For how many days, x, will they have eaten the same total pieces of cheese?

2) Another way of looking at the problem is to say that the days on which they have eaten the same total number of pieces of cheese do not need to be the same day. For example, in the above table, Minnie has eaten 15 pieces of cheese on day 1 whereas Mickey has eaten 15 pieces of cheese on day 3. On day 6, they both have eaten 30 pieces of cheese. On day 9, Mickey will have eaten 45 pieces of cheese (5*9) and on Day 11 Minnie will also have eaten 45 pieces of cheese (12 + 3*11). It turns out, that every 3 days, there will be a number where Minnie and Mickey have eaten the same quantity of cheese. The easiest way to see what is happening is to create an Excel spreadsheet.
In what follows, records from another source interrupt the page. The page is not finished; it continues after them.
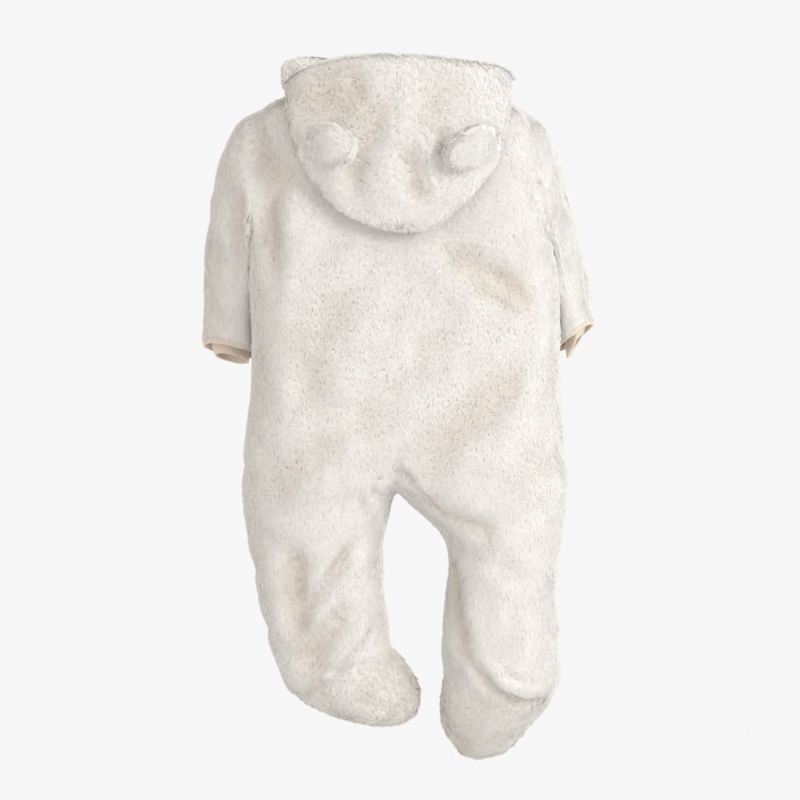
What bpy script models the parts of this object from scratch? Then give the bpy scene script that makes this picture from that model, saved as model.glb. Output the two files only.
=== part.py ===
"""A baby's hooded, footed romper in teddy fleece, standing hollow as it does when it is worn.

The front faces -Y and the back +Y. The wearer's left is +X. The origin is between the shoulders, at their
height. The whole outer skin is laid out first, as grids of points on rings that the tables below give. It is
then cut into the pieces that are sewn together, and each piece gets its wall.
"""

import math
from collections import namedtuple

import bmesh
import bpy
import numpy as np
from mathutils import Matrix, Vector
from mathutils.bvhtree import BVHTree

MM = 0.001
PLUSH = 5.0 * MM  # ground cloth and the pile that leans on it
JERSEY = 1.6 * MM
SEAM = 0.3 * MM  # between pieces at a seam
SEAM_SHARE = 0.6  # of that gap, by which each piece's edge moves back: over half, as it rarely moves squarely
TOUCH = 0.4 * MM  # between a piece and what it lies on
SHARP_EDGE = math.radians(50)
FAR_OUT = 200 * MM  # well outside the romper, where the lines that look for its surface start

PANEL_COLUMNS = 8  # from a centre or inside-leg seam to a side seam
ARMHOLE_STEPS = 8  # from the shoulder point to the armpit, on the front and on the back
ARMHOLE_TOP, ARMHOLE_BOTTOM, ARMHOLE_REACH = 1.0, -122.0, 46.0

# Every table is in millimetres, and each row is one ring of cloth. x is counted away from the middle on
# either side. out and in are the ring's two ends in the view from the back. front and back are its reach
# either way from y_mid.
# mid_front and mid_back say how far the cloth keeps that reach at the middle, where 0 is a closed leg.
# drop_front and drop_back lower the ring there. square is 2 for an ellipse, and more for flatter sides.
RING = "x_out z_out x_in z_in y_mid front back mid_front mid_back drop_front drop_back square"
Ring = namedtuple("Ring", RING)

TORSO_COLUMNS = "z left right y_mid front back mid_front mid_back drop_front drop_back square"
TORSO = (
    (26, 60, 60, 0, 36, 40, 1.00, 1.00, 26, 6, 2.2),
    (18, 86, 84, 0, 41, 47, 1.00, 1.00, 23, 6, 2.4),
    (9, 108, 102, 0, 45, 52, 1.00, 1.00, 19, 5, 2.8),
    (1, 119, 113, 0, 48, 56, 1.00, 1.00, 15, 3, 3.2),
    (-14, 127, 122, 0, 52, 58, 1.00, 1.00, 9, 1, 3.6),
    (-34, 132, 128, 0, 56, 60, 1.00, 1.00, 4, 0, 3.8),
    (-60, 134, 132, 0, 60, 61, 1.00, 1.00, 1, 0, 3.9),
    (-90, 133, 134, 0, 63, 61, 1.00, 1.00, 0, 0, 3.8),
    (-122, 131, 137, 0, 64, 62, 1.00, 1.00, 0, 0, 3.2),
    (-145, 129, 141, 0, 65, 62, 1.00, 1.00, 0, 0, 2.8),
    (-170, 128, 143, 0, 66, 63, 1.00, 1.00, 0, 0, 2.6),
    (-216, 130, 147, 0, 68, 66, 1.00, 1.00, 0, 0, 2.5),
    (-261, 134, 150, 0, 69, 71, 1.00, 1.00, 0, 0, 2.5),
    (-293, 137, 151, 0, 68, 74, 1.00, 1.00, 0, 0, 2.4),
    (-315, 139, 154, 0, 67, 74, 0.93, 0.94, 0, 0, 2.4),
    (-331, 140, 155, 0, 65, 72, 0.72, 0.76, 0, 0, 2.3),
    (-341, 140, 155, 0, 63, 70, 0.40, 0.44, 0, 0, 2.3),
    (-346, 140, 155, 0, 62, 69, 0.00, 0.00, 0, 0, 2.3),
)

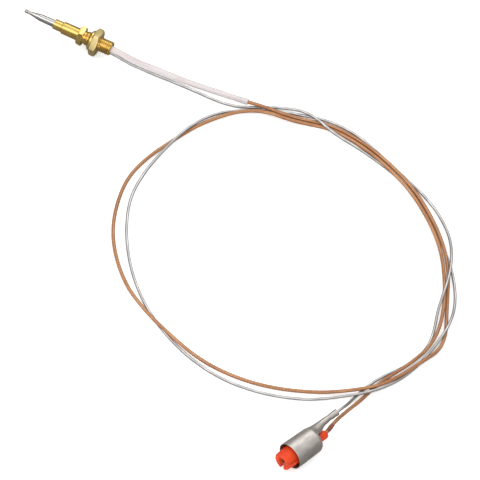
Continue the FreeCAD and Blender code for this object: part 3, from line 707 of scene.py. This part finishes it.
def box_work(low, high, turn, place):
    """A box along X between two corners, rolled about X and then placed."""
    work = bmesh.new()
    bmesh.ops.create_cube(work, size=1.0)
    size = Vector(high) - Vector(low)
    middle = (Vector(high) + Vector(low)) / 2
    bmesh.ops.scale(work, verts=work.verts, vec=size)
    bmesh.ops.translate(work, verts=work.verts, vec=middle)
    bmesh.ops.rotate(work, verts=work.verts, cent=(0, 0, 0), matrix=Matrix.Rotation(turn, 3, "X"))
    bmesh.ops.transform(work, matrix=place, verts=work.verts)
    return work


def frames_along(line):
    """Points along a line, each with two steady directions across it."""
    result = []
    side = None
    for index, point in enumerate(line):
        before = line[max(index - 1, 0)]
        after = line[min(index + 1, len(line) - 1)]
        tangent = (after - before).normalized()
        if side is None:
            side = tangent.cross(Vector((0, 0, 1))).normalized()
        side = (side - tangent * side.dot(tangent)).normalized()
        result.append((point, side, tangent.cross(side)))
    return result


def stretch_of(line, start, end):
    """The part of a line between two lengths along it."""
    travelled = 0.0
    chosen = []
    for before, after in zip(line, line[1:]):
        if start <= travelled <= end:
            chosen.append(before)
        travelled += (after - before).length
    return chosen


def cross_section(point, side, lift, radii):
    """A ring of points round one place on a line, with a radius for each."""
    ring = []
    for step, radius in enumerate(radii):
        angle = FULL_TURN * step / len(radii)
        ring.append(point + (side * math.cos(angle) + lift * math.sin(angle)) * radius)
    return ring


def hose(line, radius_at, inner, steps):
    """A hollow flexible tube along a line, and how many rows of points its outside has."""
    frames = frames_along(line)
    outside = []
    inside = []
    for number, (point, side, lift) in enumerate(frames):
        share = number / (len(frames) - 1)
        radii = [radius_at(share, step / steps) for step in range(steps)]
        outside.append(cross_section(point, side, lift, radii))
        inside.append(cross_section(point, side, lift, [inner] * steps))
    return ring_mesh(outside + inside[::-1]), len(frames)


def wrap_coordinates(piece, rows, steps):
    """Coordinates along and around a hose, in the order its vertices were made."""
    mesh = piece.data
    layer = mesh.uv_layers.new(name="wrap")
    for polygon in mesh.polygons:
        indices = [mesh.loops[loop].vertex_index for loop in polygon.loop_indices]
        around = [(index % steps) / steps for index in indices]
        seam = max(around) - min(around) > 0.5
        for loop, index, turn in zip(polygon.loop_indices, indices, around):
            row = index // steps
            along = row if row < rows else 2 * rows - 1 - row
            layer.data[loop].uv = (along / (rows - 1), turn + 1 if seam and turn < 0.5 else turn)


# ------------------------------------------------------------------ probe


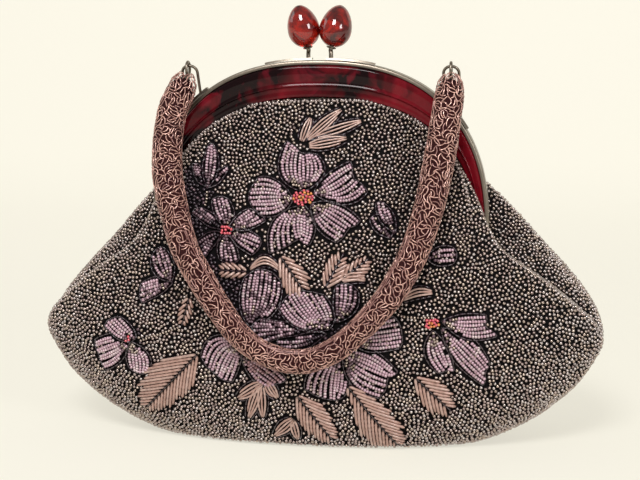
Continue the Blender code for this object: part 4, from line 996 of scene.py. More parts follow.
def wall_grid(side, low=0.0, high=TOP_Z, rows=112, inset=0.0, seam=True):
    """Rows of points over the front (-1) or rear (1) wall, and their outward directions."""
    zs = np.linspace(low, high, rows)
    depth, width, crest, inner_x, inner_y, edge, edge_y = (c[:, None] for c in at_heights(side, zs))
    turn = np.linspace(0, math.pi / 2, ARC_COLUMNS + 1)[None]
    back = np.linspace(0, math.pi / 2, RETURN_COLUMNS + 1)[None, 1:]
    xs = [width * np.sin(turn), inner_x + (width - inner_x) * np.cos(back)]
    ys = [crest + (depth - crest) * np.cos(turn), crest - (crest - inner_y) * np.sin(back)]
    if seam:
        xs += [edge, edge]
        ys += [inner_y + (edge_y - inner_y) * 0.35, edge_y]
    x, y = np.concatenate(xs, 1), np.concatenate(ys, 1)
    x = np.concatenate([-x[:, :0:-1], x], 1)
    y = np.concatenate([y[:, :0:-1], y], 1) * side
    grid = np.stack([x, y, np.broadcast_to(zs[:, None], x.shape)], -1)
    out = units(np.cross(np.gradient(grid, axis=1), np.gradient(grid, axis=0)))
    middle = out[rows // 2, x.shape[1] // 2]
    out *= np.sign(middle[1] * side)
    return grid - out * inset, out


def sheet(outer, inner):
    """Closed sheet between two grids of the same size."""
    rows, count = outer.shape[:2]
    points = np.concatenate([outer.reshape(-1, 3), inner.reshape(-1, 3)])
    one = band_faces(rows, count)
    start = rows * count
    faces = one + [[i + start for i in reversed(face)] for face in one]
    numbers = np.arange(start).reshape(rows, count)
    rim = [*numbers[0], *numbers[1:, -1], *numbers[-1, -2::-1], *numbers[-2:0:-1, 0]]
    rim = [int(number) for number in rim]
    faces += [[here, here + start, after + start, after] for here, after in zip(rim, rim[1:] + rim[:1])]
    return points, faces


def base_shape():
    """Flat base, drawn in a little from the foot of the walls."""
    front, rear = (wall_grid(side, 0.0, 0.001, 2)[0][0][:, :2] for side in (-1, 1))
    outline = np.concatenate([front, rear[::-1]])
    shrunk = outline * (1 - 0.0011 / np.linalg.norm(outline, axis=1, keepdims=True))
    return lofted([np.column_stack([shrunk, np.full(len(shrunk), z)]) for z in (0.0007, 0.0016)])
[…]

The first column will be days, numbered from 0 to 365. The second column will be the number of pieces of cheese Minnie eats, the third column the number Mickey eats, and then two more columns that use the Excel "Match" function to find a match whenever the number of pieces Minnie eats on a specific day matches the number Mickey eats on any day within the year, and vice-versa. If you do this, you will find the number of days in a year where there is a match is 73. Why 73? Because there will be a match every 5 days, and 365 days in a year / every 5 days = 73. If you look at it from Mickey's perspective, he will match a Minnie number every 3 days, but this will only continue until day 219. And 219/3 is again equal to 73. What is the significance of day 219? By day 219, Mickey has eaten 5*291 = 1095 pieces of cheese. In the entire year, Minnie will only eat 12+(365*3) = 1107. So it turns out there is no opportunity for Mickey to match Minnie after Mickey gets to Day 219. So the answer is 73.